Llegué a mi casa dispuesto a almorzar y echarme una buena siesta. Al entrar a mi cuarto siento un zumbido fuerte. No le doy bola.
Tiro la mochila en la cama y veo una nube negra volar de la misma al placard, pero miro y nada. El ruido continúa. Mosquitos.
Calmadamente traigo un papel Raid, bajo la promesa que es como un espiral pero más rápido. Sigo las instrucciones y a los 15 minutos vuelvo al cuarto. Ahí estaba, una escena surrealista. Una cantidad exagerada de estas aberraciones, chocándose contra todo en un intento desesperado por alimentarse o simplemente por el placer morboso de hacer daño.
«Si se quiere hacer bien las cosas, las tenés que hacer vos mismo», me dije.
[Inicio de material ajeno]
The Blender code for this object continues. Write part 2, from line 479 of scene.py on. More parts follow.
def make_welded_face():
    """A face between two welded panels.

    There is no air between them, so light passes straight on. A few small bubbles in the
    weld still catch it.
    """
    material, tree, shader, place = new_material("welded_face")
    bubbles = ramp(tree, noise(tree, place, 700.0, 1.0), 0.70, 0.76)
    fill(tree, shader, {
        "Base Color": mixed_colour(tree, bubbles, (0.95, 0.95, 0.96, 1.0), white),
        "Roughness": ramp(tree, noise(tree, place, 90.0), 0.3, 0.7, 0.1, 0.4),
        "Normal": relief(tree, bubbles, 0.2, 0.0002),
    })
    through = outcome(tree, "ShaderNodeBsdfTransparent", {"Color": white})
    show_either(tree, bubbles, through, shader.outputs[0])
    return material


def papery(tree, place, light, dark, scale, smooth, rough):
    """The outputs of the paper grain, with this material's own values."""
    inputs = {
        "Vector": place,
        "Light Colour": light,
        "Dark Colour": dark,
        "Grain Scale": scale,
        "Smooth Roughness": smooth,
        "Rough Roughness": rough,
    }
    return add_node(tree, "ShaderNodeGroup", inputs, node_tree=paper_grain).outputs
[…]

Siguiendo ese espantoso consejo agarré la revista del cable que uso como mousepad, y arranqué una microcarnicería. Yo me lo imaginaba como el guerrero que va matando uno a uno a los macacos unidimensionales que lo rodean. Mas bien la escena era la de un gordo vejiga saltando y haciendo equilibrio con una revista en una silla tambaleante. Como era previsible, me terminé estampando la trucha contra el piso.
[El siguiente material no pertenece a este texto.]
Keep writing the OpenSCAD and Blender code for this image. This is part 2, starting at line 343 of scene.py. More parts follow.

Cuando recuperé la consciencia era un silencio sepulcral. «Chupen giles», me dije mientras me levantaba y miraba para arriba. Las pelotas. The balls. DIE BELLEN.
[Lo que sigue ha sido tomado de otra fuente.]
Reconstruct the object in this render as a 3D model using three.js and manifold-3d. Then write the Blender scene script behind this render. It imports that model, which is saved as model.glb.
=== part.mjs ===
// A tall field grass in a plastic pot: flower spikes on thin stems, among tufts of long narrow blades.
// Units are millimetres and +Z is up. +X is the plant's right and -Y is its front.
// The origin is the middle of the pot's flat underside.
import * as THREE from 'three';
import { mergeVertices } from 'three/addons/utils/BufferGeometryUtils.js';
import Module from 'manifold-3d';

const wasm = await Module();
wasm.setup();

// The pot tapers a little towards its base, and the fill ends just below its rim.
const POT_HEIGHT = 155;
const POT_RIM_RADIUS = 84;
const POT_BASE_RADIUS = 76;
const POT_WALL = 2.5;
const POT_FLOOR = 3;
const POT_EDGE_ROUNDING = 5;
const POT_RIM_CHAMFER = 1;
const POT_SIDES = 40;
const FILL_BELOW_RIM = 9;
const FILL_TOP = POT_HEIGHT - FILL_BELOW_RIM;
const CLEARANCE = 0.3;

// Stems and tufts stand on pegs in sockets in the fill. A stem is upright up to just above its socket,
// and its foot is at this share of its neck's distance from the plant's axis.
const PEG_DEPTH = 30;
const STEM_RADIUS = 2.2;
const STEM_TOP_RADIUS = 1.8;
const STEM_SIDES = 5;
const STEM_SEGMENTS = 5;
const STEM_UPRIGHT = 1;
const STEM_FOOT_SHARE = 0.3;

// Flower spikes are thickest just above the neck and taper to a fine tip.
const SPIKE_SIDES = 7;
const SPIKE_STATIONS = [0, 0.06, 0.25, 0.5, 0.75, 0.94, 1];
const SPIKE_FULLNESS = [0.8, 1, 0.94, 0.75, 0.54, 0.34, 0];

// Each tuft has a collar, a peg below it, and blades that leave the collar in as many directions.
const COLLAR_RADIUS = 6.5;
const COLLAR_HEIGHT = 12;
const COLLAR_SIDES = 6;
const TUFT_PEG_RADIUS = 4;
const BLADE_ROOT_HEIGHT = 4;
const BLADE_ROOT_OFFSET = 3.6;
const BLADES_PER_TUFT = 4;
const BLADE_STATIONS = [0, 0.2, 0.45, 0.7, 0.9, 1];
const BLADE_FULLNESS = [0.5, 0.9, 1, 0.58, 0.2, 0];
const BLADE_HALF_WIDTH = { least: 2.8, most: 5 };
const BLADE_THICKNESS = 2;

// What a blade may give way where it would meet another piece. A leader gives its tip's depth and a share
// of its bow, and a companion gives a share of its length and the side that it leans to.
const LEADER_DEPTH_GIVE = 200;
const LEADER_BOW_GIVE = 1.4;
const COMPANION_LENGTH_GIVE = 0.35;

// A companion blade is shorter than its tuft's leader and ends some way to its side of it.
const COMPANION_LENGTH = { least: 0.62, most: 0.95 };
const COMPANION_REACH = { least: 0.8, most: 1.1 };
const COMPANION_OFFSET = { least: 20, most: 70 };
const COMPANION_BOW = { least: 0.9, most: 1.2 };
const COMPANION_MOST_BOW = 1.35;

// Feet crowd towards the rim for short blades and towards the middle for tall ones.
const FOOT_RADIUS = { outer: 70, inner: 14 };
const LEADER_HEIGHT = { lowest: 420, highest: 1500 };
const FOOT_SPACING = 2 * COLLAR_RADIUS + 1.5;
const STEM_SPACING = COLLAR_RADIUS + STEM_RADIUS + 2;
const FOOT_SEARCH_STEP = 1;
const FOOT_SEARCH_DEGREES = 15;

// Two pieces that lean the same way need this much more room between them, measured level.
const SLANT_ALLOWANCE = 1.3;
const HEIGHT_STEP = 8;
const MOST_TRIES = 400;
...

Ahí estaban, desafiantes, como una familia de ocupas a la que se les presenta una orden de desalojo. El techo estaba cubierto de una cantidad infinita de mosquitos dispuestos a atacar ante mi más mínimo movimiento. Ahí lo entendí, sólo había una solución. Arrastrándome por el piso me acerco a la cama y agarro la opción nuclear. Teh ultimate weapon. La raqueta eléctrica.
De un salto me puse de pie y apreté el boton de encendido. De ahí en más solo recuerdo flashes de lo ocurrido. Sólo se escuchaba un zumbido enfurecido mientras la raqueta brillaba y emitía toda la electricidad esperable de un aparato de 200 mangos comprado en la feria de Colón. Me estaban morfando literalmente, pero no había vuelta atrás. Era el momento de recuperar lo que era mío. De desterrarlos de mi dominio. De aniquilarlos de una vez y para siempre.
Después de varios minutos que parecieron horas apareció la calma. El piso estaba cubierto de mosquitos al punto que eran completamente visibles estando de pie. Al mirar mis brazos veo la viva imagen de dos choclos listos para ser vendidos y desgranados en una fábrica brasilera de Milho Doce, pero las heridas y la anemia por la pérdida de sangre habían valido la pena. Gané. Ahora si, chupen giles.
Orgulloso salgo de ese campo de batalla y voy a la cocina, me encuentro exactamente la misma escena.
La puta que los parió. Me voy a vivir a Oslo.